The driver was also charged with leaving the scene of an accident, failure to yield to a pedestrian and driving while impaired — the latter because he tested .062 on an alcohol test on the scene of his arrest, according to a police spokesman.

An off-duty MTA officer detained the driver at Warren St. and North End Ave. in Battery Park City around 8 p.m., according to police, where he found the driver sitting stoically in his white truck.

The MTA cop, identified as Otis Noboa in news reports, was driving by on West St. when he saw the cyclist lying on the ground.

He pulled over, radioed for backup and then searched the area until he found the driver a few blocks away, according to WABC 7.

“She was trying to get up — they were trying to help her. Somebody chased after him and they called the cops,” an eyewitness told the channel.

It wasn’t immediately clear who would represent the driver in court.

A woman from Philadelphia currently faces up to six years in prison after she pleaded guilty two weeks ago of hitting a woman with her car on Beekman St. last summer, although that accident was not fatal.
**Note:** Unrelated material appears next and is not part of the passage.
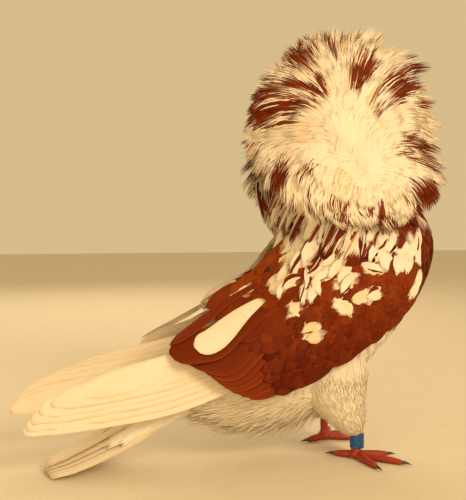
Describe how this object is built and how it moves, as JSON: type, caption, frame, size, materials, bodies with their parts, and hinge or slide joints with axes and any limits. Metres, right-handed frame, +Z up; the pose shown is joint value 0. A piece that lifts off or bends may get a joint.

In Battery Park City, a woman was run over and seriously injured in 2011 when a corporate car turning from Rector Pl. onto South End Ave. at high speed hit her as she was crossing the intersection, according to The Broadsheet.

The paper also notes that another woman was run over and killed by a drunk driver at West and Albany Sts. in February, 2009, in an accident that also seriously injured her fiancée.

The driver in that case was later convicted of vehicular homicide, vehicular assault and operating a vehicle while intoxicated, and was released from prison in 2015 after five years and two months behind bars.